━━ SUPPLIED INFORMATION

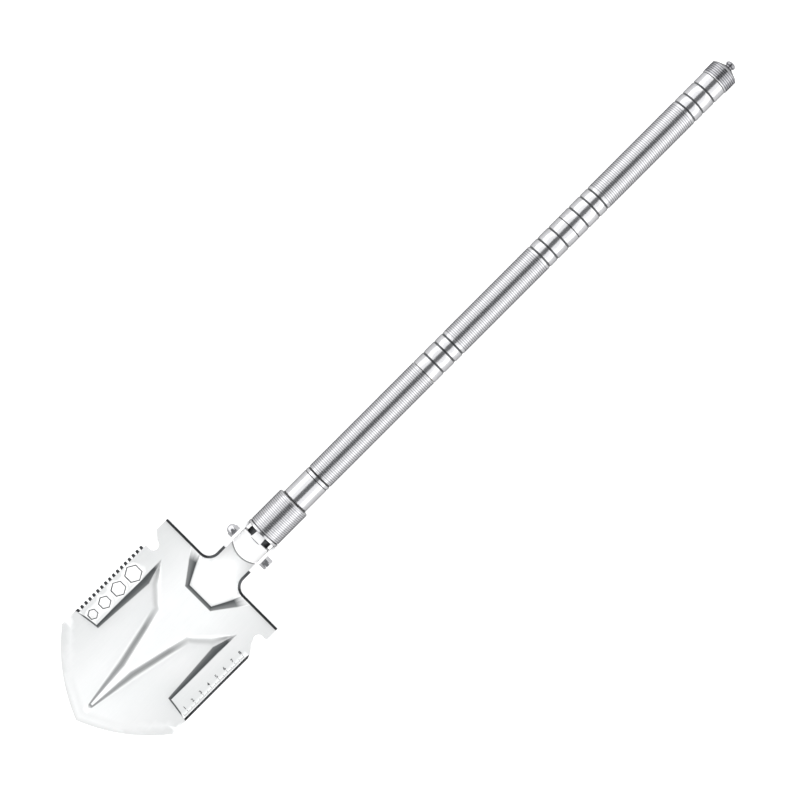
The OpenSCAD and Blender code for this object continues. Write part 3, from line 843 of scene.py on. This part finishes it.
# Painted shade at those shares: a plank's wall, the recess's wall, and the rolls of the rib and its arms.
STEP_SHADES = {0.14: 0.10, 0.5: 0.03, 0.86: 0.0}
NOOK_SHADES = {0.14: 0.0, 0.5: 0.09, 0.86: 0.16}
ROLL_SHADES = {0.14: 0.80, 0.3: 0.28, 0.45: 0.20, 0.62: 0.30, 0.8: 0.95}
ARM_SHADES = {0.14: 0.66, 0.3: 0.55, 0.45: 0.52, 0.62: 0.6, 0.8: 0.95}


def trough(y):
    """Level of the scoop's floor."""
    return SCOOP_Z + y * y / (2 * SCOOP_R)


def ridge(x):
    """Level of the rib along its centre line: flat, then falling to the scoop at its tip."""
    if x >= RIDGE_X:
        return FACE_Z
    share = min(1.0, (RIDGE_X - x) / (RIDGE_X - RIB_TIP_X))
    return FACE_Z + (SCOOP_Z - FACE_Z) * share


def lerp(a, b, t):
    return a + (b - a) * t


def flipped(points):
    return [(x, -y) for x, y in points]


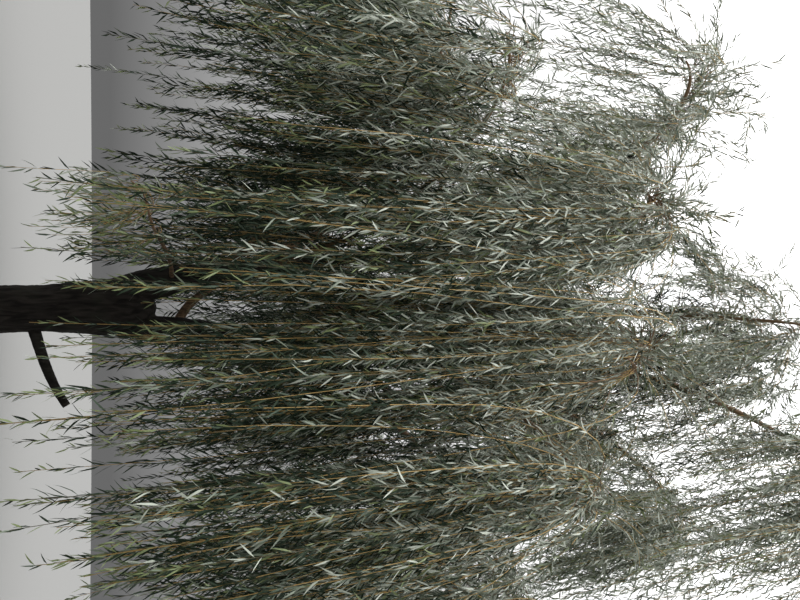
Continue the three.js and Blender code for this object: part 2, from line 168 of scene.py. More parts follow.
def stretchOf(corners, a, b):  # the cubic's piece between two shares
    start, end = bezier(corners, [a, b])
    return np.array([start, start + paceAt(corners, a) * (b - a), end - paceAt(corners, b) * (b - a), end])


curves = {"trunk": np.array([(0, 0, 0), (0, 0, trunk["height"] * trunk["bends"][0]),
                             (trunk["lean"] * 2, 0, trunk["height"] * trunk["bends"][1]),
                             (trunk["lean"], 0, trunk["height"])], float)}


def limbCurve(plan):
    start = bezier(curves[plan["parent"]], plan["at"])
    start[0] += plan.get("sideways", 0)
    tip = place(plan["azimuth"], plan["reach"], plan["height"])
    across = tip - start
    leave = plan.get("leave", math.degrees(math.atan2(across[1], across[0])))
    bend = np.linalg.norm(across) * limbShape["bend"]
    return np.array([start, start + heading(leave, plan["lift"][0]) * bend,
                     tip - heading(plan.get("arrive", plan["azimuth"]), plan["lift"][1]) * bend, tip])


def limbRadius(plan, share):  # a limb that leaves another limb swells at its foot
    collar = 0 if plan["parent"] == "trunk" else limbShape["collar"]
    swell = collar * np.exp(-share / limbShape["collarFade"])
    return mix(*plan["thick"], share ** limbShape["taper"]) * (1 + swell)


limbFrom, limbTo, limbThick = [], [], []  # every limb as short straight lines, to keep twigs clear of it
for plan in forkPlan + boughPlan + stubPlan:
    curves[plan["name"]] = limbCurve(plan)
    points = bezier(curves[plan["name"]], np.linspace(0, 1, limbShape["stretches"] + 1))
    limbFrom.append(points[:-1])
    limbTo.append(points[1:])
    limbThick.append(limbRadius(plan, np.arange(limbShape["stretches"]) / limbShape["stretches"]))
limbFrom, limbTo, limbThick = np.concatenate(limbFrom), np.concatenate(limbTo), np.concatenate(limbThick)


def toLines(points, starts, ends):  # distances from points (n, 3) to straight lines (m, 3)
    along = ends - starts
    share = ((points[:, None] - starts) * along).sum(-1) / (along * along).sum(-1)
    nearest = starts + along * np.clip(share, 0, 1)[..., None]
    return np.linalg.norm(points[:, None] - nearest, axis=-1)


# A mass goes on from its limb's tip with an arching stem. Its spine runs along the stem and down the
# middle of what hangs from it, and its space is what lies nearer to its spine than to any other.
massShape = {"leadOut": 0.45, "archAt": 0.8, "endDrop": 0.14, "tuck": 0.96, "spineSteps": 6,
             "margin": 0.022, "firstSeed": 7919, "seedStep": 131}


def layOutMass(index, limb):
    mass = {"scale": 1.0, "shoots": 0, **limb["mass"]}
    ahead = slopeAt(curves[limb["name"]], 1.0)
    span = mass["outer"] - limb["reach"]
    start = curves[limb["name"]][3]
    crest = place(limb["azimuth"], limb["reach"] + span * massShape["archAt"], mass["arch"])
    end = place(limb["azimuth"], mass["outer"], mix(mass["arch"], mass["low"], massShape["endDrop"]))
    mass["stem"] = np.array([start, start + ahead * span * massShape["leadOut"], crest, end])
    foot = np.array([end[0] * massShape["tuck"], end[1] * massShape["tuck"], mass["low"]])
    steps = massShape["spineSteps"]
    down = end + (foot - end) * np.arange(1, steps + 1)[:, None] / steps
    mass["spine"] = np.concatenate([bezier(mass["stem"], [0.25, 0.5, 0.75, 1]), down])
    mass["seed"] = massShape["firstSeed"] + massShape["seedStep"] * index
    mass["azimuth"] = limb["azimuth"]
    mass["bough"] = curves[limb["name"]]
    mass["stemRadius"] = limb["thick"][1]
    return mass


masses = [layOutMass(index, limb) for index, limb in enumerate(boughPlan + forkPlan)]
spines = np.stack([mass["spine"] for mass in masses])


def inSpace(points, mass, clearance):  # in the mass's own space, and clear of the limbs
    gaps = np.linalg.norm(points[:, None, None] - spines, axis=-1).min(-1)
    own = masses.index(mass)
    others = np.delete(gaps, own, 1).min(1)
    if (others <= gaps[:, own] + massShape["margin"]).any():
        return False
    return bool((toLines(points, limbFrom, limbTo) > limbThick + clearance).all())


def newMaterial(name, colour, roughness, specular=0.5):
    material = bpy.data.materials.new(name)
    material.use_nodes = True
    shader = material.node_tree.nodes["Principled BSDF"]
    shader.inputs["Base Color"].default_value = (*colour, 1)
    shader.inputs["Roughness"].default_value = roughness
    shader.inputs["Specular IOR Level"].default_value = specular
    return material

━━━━

Write out, exactly as they stand, the lines from the one containing "Continue the three.js" through the one containing "return np.array([start, start + paceAt(corners, a)", both ends included.

Continue the three.js and Blender code for this object: part 2, from line 168 of scene.py. More parts follow.
def stretchOf(corners, a, b):  # the cubic's piece between two shares
    start, end = bezier(corners, [a, b])
    return np.array([start, start + paceAt(corners, a) * (b - a), end - paceAt(corners, b) * (b - a), end])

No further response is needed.